◆ What is needed:
Please set down exactly the lines of the listing below from the line containing "flat_washers();" through the line containing "obj.data.transform(world)", both lines included, leaving out all other lines.

——

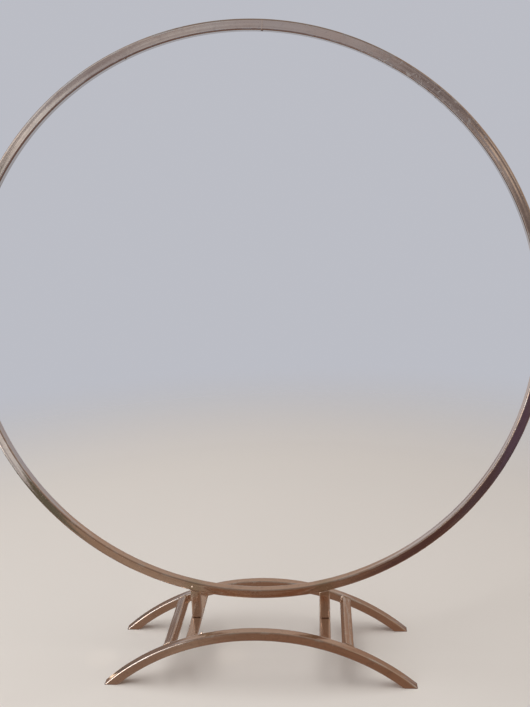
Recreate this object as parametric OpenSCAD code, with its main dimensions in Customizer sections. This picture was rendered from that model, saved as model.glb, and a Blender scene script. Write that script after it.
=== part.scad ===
// Wreath frame: a round hoop of square tube that stands on a low base of two arches.
// Frame: +Z up, +X to the right, hoop axis along Y. Origin: middle of the footprint, on the table.

/* [Tube] */
// Side of the square tube that the hoop, arches, cross-tubes and posts are made of
tube_side = 10; // [6:0.5:16]
// Wall thickness of the tube
tube_wall = 1; // [0.6:0.1:2]
// Outer corner radius of the tube
tube_corner = 1.5; // [1.2:0.1:2.5]

/* [Hoop] */
// Outer diameter of the hoop
hoop_d = 600; // [300:10:800]
// Clear gap between the hoop and the crown of the arches, measured in height
hoop_gap = 9; // [2:1:40]

/* [Base] */
// Outer radius of the arches
arch_r = 251; // [150:1:400]
// Height of the arches at the crown
arch_height = 65; // [40:1:120]
// Depth of the base, front face of the front arch to back face of the back arch
base_depth = 112; // [60:1:240]
// Distance of each cross-tube from the middle of the frame
cross_tube_x = 96; // [60:1:140]

/* [Posts and strips] */
// Distance of each post and strip from the middle of the frame
post_x = 72; // [30:1:100]
// Width of the flat strips
strip_width = 12; // [10:1:20]
// Thickness of the flat strips
strip_thickness = 2.5; // [2:0.5:5]
// Height of the strips' top face above the table
strip_top = 50; // [30:1:100]

/* [Fasteners] */
// Nominal diameter of the machine screws
screw_d = 4; // [3:1:5]
// Length of the screws under the head
screw_length = 13; // [10:1:20]
// Length of the threaded plugs inside the posts
plug_length = 12; // [6:1:20]

/* [Welds] */
// Radius of the weld beads
bead_r = 1.3; // [0.8:0.1:2]
// How far the seam weld of the hoop stands proud of the tube
seam_proud = 0.3; // [0.1:0.1:0.6]
// Turn of the hoop's seam away from the top, clockwise seen from the front
seam_turn = 5; // [-45:1:45]

/* [Output] */
// Sub-part to draw

/* [Hidden] */

// Sides of a circle in the preview, for small circles and for the big rings.
$fn = 96;
RING_FN = 720;
LEFT = -1;
RIGHT = 1;
FRONT = -1;
BACK = 1;

tube_bore = tube_side - 2 * tube_wall;
tube_flat = tube_side - 2 * tube_corner;
bore_corner = tube_corner - tube_wall;

hoop_r = hoop_d / 2;
hoop_z = arch_height + hoop_gap + hoop_r;
hoop_mid_r = hoop_r - tube_side / 2;

arch_z = arch_height - arch_r;
arch_mid_r = arch_r - tube_side / 2;
arch_y = (base_depth - tube_side) / 2;
span = base_depth - 2 * tube_side;
cross_tube_tilt = asin(cross_tube_x / arch_mid_r);

post_tilt = asin(post_x / hoop_r);
strip_bottom = strip_top - strip_thickness;
strip_corner = 0.8;
strip_hole_d = screw_d + 0.5;

washer_d = 9;
washer_thickness = 0.8;
lock_washer_d = 7.6;
lock_washer_thickness = 1;
lock_washer_slit = 0.8;
washer_play = 0.3;
head_d = 7.6;
head_thickness = 2.2;
socket_across_flats = 2.5;
socket_depth = 1.3;
thread_play = 0.1;
plug_play = 0.1;
drain_d = 3;

// Length of the seam, as an angle at the middle of the hoop.
seam_angle = 0.4;
seam_nub_r = 0.9;

// How far cutting shapes reach past the solid that they cut.
overrun = 1;

plating = [0.80, 0.66, 0.54];
weld_plating = [0.76, 0.61, 0.48];
zinc = [0.72, 0.73, 0.74];

// ---- shared shapes ----

// Rectangle with round corners, centred.
module rounded_rectangle(size_x, size_y, corner) {
    square([size_x - 2 * corner, size_y], center = true);
    square([size_x, size_y - 2 * corner], center = true);
    for (sx = [-1, 1], sy = [-1, 1])
        translate([sx * (size_x / 2 - corner), sy * (size_y / 2 - corner)])
            circle(r = corner);
}

// Outline of the tube with no bore, used to cut welds to fit against it.
module tube_outline() {
    rounded_rectangle(tube_side, tube_side, tube_corner);
}

// Cross-section of the tube.
module tube_section() {
    difference() {
        tube_outline();
        rounded_rectangle(tube_bore, tube_bore, bore_corner);
    }
}

// Sweeps the section given as a child round a full ring whose axis is Y.
module ring(mid_r) {
    rotate([90, 0, 0])
        rotate_extrude($fn = RING_FN)
            translate([mid_r, 0])
                children();
}

// Half of space above the table, large enough for one arch.
module above_table() {
    translate([0, 0, arch_r / 2])
        cube([3 * arch_r, 3 * tube_side, arch_r], center = true);
}

// Moves to the axis of a cross-tube: side is LEFT or RIGHT.
module at_cross_tube(side) {
    translate([0, 0, arch_z])
        rotate([0, side * cross_tube_tilt, 0])
            translate([0, 0, arch_mid_r])
                children();
}

// Moves to the axis of a post and its screw, with z still measured from the table.
module at_post(side) {
    translate([side * post_x, 0, 0])
        children();
}

// Moves to where a post meets the hoop, with Z pointing to the middle of the hoop.
module at_post_top(side) {
    translate([0, 0, hoop_z])
        rotate([0, -side * post_tilt, 0])
            translate([0, 0, -hoop_r])
                children();
}

// Square that covers one quarter of a bead whose centre is the origin.
module bead_quadrant(dir_x, dir_y) {
    translate([dir_x * bead_r, dir_y * bead_r])
        square(2 * bead_r, center = true);
}

// Extrudes a 2D shape along X. Its first coordinate becomes Y and its second one Z.
module along_x(length) {
    rotate([90, 0, 90])
        linear_extrude(height = length, center = true)
            children();
}

// Extrudes a 2D shape along Y. Its first coordinate stays X and its second one becomes Z.
module along_y(length) {
    rotate([90, 0, 0])
        linear_extrude(height = length, center = true)
            children();
}

// ---- hoop and posts ----

// The drain holes of the hoop open into the posts, where they are out of sight.
module hoop() {
    color(plating)
    difference() {
        translate([0, 0, hoop_z])
            ring(hoop_mid_r)
                tube_section();
        for (side = [LEFT, RIGHT])
            at_post_top(side)
                cylinder(d = drain_d, h = 2 * (tube_wall + overrun), center = true);
    }
}

// Thin raised band round the tube near the top of the hoop, with a nub on the inner edge.
module hoop_seam_weld() {
    color(weld_plating)
    translate([0, 0, hoop_z])
    rotate([0, seam_turn, 0])
    difference() {
        union() {
            rotate([90, 0, 0])
                rotate([0, 0, 90 - seam_angle / 2])
                    rotate_extrude(angle = seam_angle, $fn = RING_FN)
                        translate([hoop_mid_r, 0])
                            rounded_rectangle(tube_side + 2 * seam_proud, tube_side + 2 * seam_proud,
                                              tube_corner + seam_proud);
            translate([0, -tube_side / 2 + tube_corner, hoop_r - tube_side])
                sphere(r = seam_nub_r);
        }
        ring(hoop_mid_r)
            tube_outline();
    }
}

// A post is coped to the round underside of the hoop.
module post(side) {
    color(plating)
    difference() {
        at_post(side)
            translate([0, 0, strip_top])
                linear_extrude(height = hoop_z - hoop_mid_r - strip_top)
                    tube_section();
        translate([0, 0, hoop_z])
            rotate([90, 0, 0])
                cylinder(r = hoop_r, h = 2 * tube_side, center = true, $fn = RING_FN);
    }
}

// Four beads, one on each face of the post, in the corner between the post and the hoop.
module post_weld(side) {
    color(weld_plating) {
        for (face = [-1, 1]) {
            corner_x = side * post_x + face * tube_side / 2;
            corner_z = hoop_z - sqrt(hoop_r * hoop_r - corner_x * corner_x);
            along_y(tube_flat)
                difference() {
                    translate([corner_x, corner_z])
                        circle(r = bead_r);
                    translate([0, hoop_z])
                        circle(r = hoop_r, $fn = RING_FN);
                    translate([side * post_x, corner_z])
                        square([tube_side, 4 * bead_r], center = true);
                }
        }
        at_post_top(side)
            for (face = [-1, 1])
                along_x(tube_flat)
                    difference() {
                        translate([face * tube_side / 2, 0])
                            circle(r = bead_r);
                        translate([0, tube_side / 2])
                            tube_outline();
                        translate([0, -tube_side / 2])
                            square(tube_side, center = true);
                    }
    }
}

// Square plug with a threaded hole, flush with the lower end of the post.
module threaded_plug(side) {
    color(zinc)
    at_post(side)
        translate([0, 0, strip_top])
            linear_extrude(height = plug_length)
                difference() {
                    rounded_rectangle(tube_bore - plug_play, tube_bore - plug_play, bore_corner + plug_play);
                    circle(d = screw_d);
                }
}

// ---- base ----

// An arch is part of a ring, cut level where it stands on the table.
module arch(end) {
    color(plating)
    translate([0, end * arch_y, 0])
        intersection() {
            translate([0, 0, arch_z])
                ring(arch_mid_r)
                    tube_section();
            above_table();
        }
}

module cross_tube(side) {
    color(plating)
    at_cross_tube(side)
        along_y(span)
            tube_section();
}

// The hole for the screw is in the middle of the strip.
module mounting_strip(side) {
    color(plating)
    difference() {
        at_post(side)
            translate([0, 0, strip_bottom + strip_thickness / 2])
                along_y(span)
                    rounded_rectangle(strip_width, strip_thickness, strip_corner);
        at_post(side)
            translate([0, 0, strip_bottom - overrun])
                cylinder(d = strip_hole_d, h = strip_thickness + 2 * overrun);
    }
}

// Four beads, one on each face of the cross-tube. The upper and lower ones fill the groove
// that the round corners of the arch leave.
module cross_tube_weld(side, end) {
    color(weld_plating)
    at_cross_tube(side)
        translate([0, end * span / 2, 0])
            for (face = [-1, 1]) {
                linear_extrude(height = tube_flat, center = true)
                    translate([face * tube_side / 2, 0])
                        intersection() {
                            circle(r = bead_r);
                            bead_quadrant(face, -end);
                        }
                along_x(tube_flat)
                    difference() {
                        translate([0, face * tube_side / 2])
                            circle(r = bead_r);
                        translate([end * tube_side / 2, 0])
                            tube_outline();
                        translate([-end * tube_side / 2, 0])
                            square(tube_side, center = true);
                    }
            }
}

// One bead across the top of the strip.
module strip_weld(side, end) {
    color(weld_plating)
    translate([side * post_x, end * span / 2, strip_top])
        along_x(strip_width - 2 * strip_corner)
            intersection() {
                circle(r = bead_r);
                bead_quadrant(-end, 1);
            }
}

// ---- fasteners, stacked under each strip ----

module washer(outer_d, hole_d, thickness) {
    linear_extrude(height = thickness)
        difference() {
            circle(d = outer_d);
            circle(d = hole_d);
        }
}

module flat_washers() {
    color(zinc)
    for (side = [LEFT, RIGHT])
        at_post(side)
            translate([0, 0, strip_bottom - washer_thickness])
                washer(washer_d, screw_d + washer_play, washer_thickness);
}

// Each lock washer is a ring with one slit.
module lock_washers() {
    color(zinc)
    for (side = [LEFT, RIGHT])
        at_post(side)
            translate([0, 0, strip_bottom - washer_thickness - lock_washer_thickness])
                difference() {
                    washer(lock_washer_d, screw_d + washer_play, lock_washer_thickness);
                    translate([lock_washer_d / 2, 0, lock_washer_thickness / 2])
                        cube([lock_washer_d, lock_washer_slit, 2 * lock_washer_thickness], center = true);
                }
}

// Button-head screws with a hexagon socket, driven upwards.
module mounting_screws() {
    head_top = strip_bottom - washer_thickness - lock_washer_thickness;
    socket_d = socket_across_flats / cos(30);
    color(zinc)
    for (side = [LEFT, RIGHT])
        at_post(side)
            translate([0, 0, head_top])
                difference() {
                    union() {
                        translate([0, 0, -head_thickness])
                            cylinder(d = head_d, h = head_thickness);
                        cylinder(d = screw_d - thread_play, h = screw_length);
                    }
                    translate([0, 0, -head_thickness - overrun])
                        cylinder(d = socket_d, h = socket_depth + overrun, $fn = 6);
                }
}

// ---- output ----

hoop();
hoop_seam_weld();
post(LEFT);  // left_post
post(RIGHT);  // right_post
post_weld(LEFT);  // left_post_weld
post_weld(RIGHT);  // right_post_weld
threaded_plug(LEFT);  // left_threaded_plug
threaded_plug(RIGHT);  // right_threaded_plug
mounting_screws();
flat_washers();
lock_washers();
arch(FRONT);  // front_arch
arch(BACK);  // back_arch
cross_tube(LEFT);  // left_cross_tube
cross_tube(RIGHT);  // right_cross_tube
mounting_strip(LEFT);  // left_mounting_strip
mounting_strip(RIGHT);  // right_mounting_strip
cross_tube_weld(LEFT, FRONT);  // left_cross_tube_front_weld
cross_tube_weld(LEFT, BACK);  // left_cross_tube_back_weld
cross_tube_weld(RIGHT, FRONT);  // right_cross_tube_front_weld
cross_tube_weld(RIGHT, BACK);  // right_cross_tube_back_weld
strip_weld(LEFT, FRONT);  // left_strip_front_weld
strip_weld(LEFT, BACK);  // left_strip_back_weld
strip_weld(RIGHT, FRONT);  // right_strip_front_weld
strip_weld(RIGHT, BACK);  // right_strip_back_weld
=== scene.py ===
"""The looks of the wreath frame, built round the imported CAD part. Metres, +Z up, front at -Y."""

import math

import bmesh
import bpy
import numpy as np
from mathutils import Matrix, Vector


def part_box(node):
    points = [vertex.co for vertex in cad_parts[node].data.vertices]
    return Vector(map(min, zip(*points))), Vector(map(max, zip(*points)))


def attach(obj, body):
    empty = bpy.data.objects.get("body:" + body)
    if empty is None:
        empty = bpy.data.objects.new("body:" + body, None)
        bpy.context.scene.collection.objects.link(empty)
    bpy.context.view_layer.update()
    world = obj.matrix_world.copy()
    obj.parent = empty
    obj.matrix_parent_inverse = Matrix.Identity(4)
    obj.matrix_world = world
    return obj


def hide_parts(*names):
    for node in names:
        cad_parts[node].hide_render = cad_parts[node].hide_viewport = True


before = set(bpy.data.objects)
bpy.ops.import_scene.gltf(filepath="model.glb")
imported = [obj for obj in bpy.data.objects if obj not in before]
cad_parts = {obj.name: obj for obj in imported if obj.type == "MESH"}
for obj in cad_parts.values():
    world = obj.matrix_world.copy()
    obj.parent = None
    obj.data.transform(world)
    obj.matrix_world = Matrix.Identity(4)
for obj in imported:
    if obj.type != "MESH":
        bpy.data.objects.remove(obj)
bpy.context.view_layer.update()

MM = 0.001


def mm(*sizes):
    """Sizes given in millimetres, in metres."""
    return [size * MM for size in sizes]


# ---- sizes, read from the frame ----

hoop_low, hoop_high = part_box("hoop")
TUBE = hoop_high.y - hoop_low.y
HOOP_R = (hoop_high.x - hoop_low.x) / 2
HOOP_Z = (hoop_high.z + hoop_low.z) / 2
HOOP_MID_R = HOOP_R - TUBE / 2

seam_low, seam_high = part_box("hoop_seam_weld")
SEAM_TURN = math.atan2((seam_low.x + seam_high.x) / 2, (seam_low.z + seam_high.z) / 2 - HOOP_Z)

front_low, front_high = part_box("front_arch")
ARCH_HALF_SPAN = front_high.x
ARCH_HEIGHT = front_high.z
ARCH_R = (ARCH_HALF_SPAN**2 + ARCH_HEIGHT**2) / (2 * ARCH_HEIGHT)
ARCH_Z = ARCH_HEIGHT - ARCH_R
ARCH_MID_R = ARCH_R - TUBE / 2
ARCH_Y = abs(front_low.y) - TUBE / 2
INNER_Y = ARCH_Y - TUBE / 2

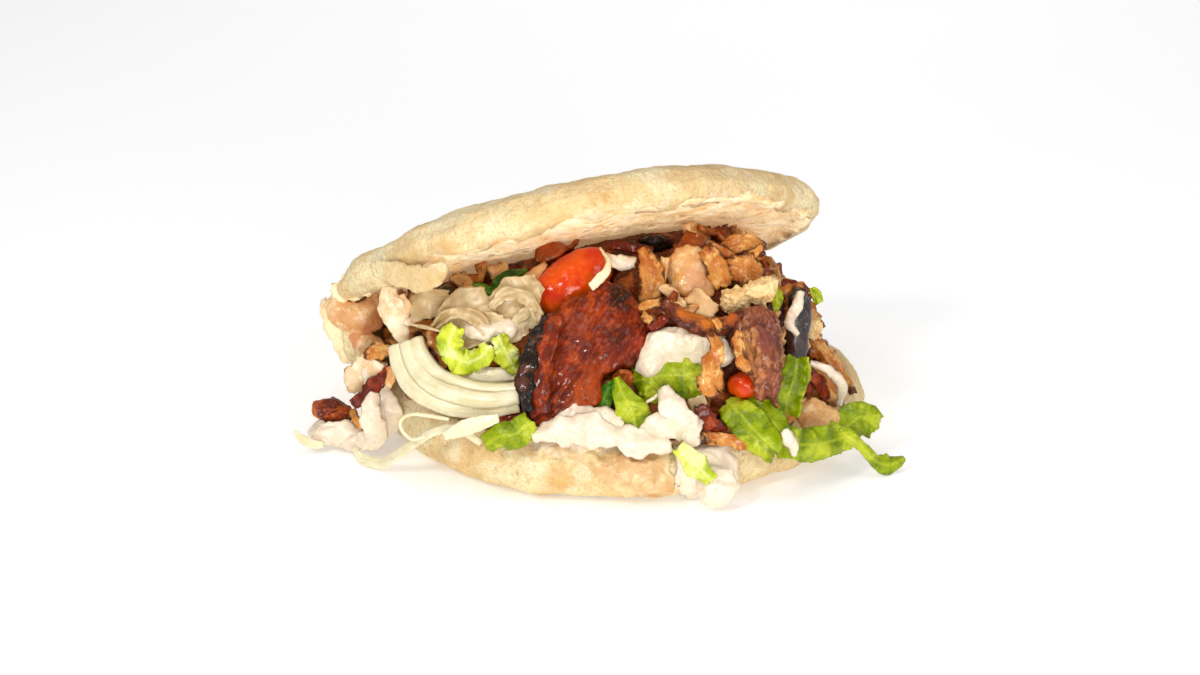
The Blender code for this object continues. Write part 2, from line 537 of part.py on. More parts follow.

——

◆ Correct result:
flat_washers();
lock_washers();
arch(FRONT);  // front_arch
arch(BACK);  // back_arch
cross_tube(LEFT);  // left_cross_tube
cross_tube(RIGHT);  // right_cross_tube
mounting_strip(LEFT);  // left_mounting_strip
mounting_strip(RIGHT);  // right_mounting_strip
cross_tube_weld(LEFT, FRONT);  // left_cross_tube_front_weld
cross_tube_weld(LEFT, BACK);  // left_cross_tube_back_weld
cross_tube_weld(RIGHT, FRONT);  // right_cross_tube_front_weld
cross_tube_weld(RIGHT, BACK);  // right_cross_tube_back_weld
strip_weld(LEFT, FRONT);  // left_strip_front_weld
strip_weld(LEFT, BACK);  // left_strip_back_weld
strip_weld(RIGHT, FRONT);  // right_strip_front_weld
strip_weld(RIGHT, BACK);  // right_strip_back_weld
=== scene.py ===
"""The looks of the wreath frame, built round the imported CAD part. Metres, +Z up, front at -Y."""

import math

import bmesh
import bpy
import numpy as np
from mathutils import Matrix, Vector


def part_box(node):
    points = [vertex.co for vertex in cad_parts[node].data.vertices]
    return Vector(map(min, zip(*points))), Vector(map(max, zip(*points)))


def attach(obj, body):
    empty = bpy.data.objects.get("body:" + body)
    if empty is None:
        empty = bpy.data.objects.new("body:" + body, None)
        bpy.context.scene.collection.objects.link(empty)
    bpy.context.view_layer.update()
    world = obj.matrix_world.copy()
    obj.parent = empty
    obj.matrix_parent_inverse = Matrix.Identity(4)
    obj.matrix_world = world
    return obj


def hide_parts(*names):
    for node in names:
        cad_parts[node].hide_render = cad_parts[node].hide_viewport = True


before = set(bpy.data.objects)
bpy.ops.import_scene.gltf(filepath="model.glb")
imported = [obj for obj in bpy.data.objects if obj not in before]
cad_parts = {obj.name: obj for obj in imported if obj.type == "MESH"}
for obj in cad_parts.values():
    world = obj.matrix_world.copy()
    obj.parent = None
    obj.data.transform(world)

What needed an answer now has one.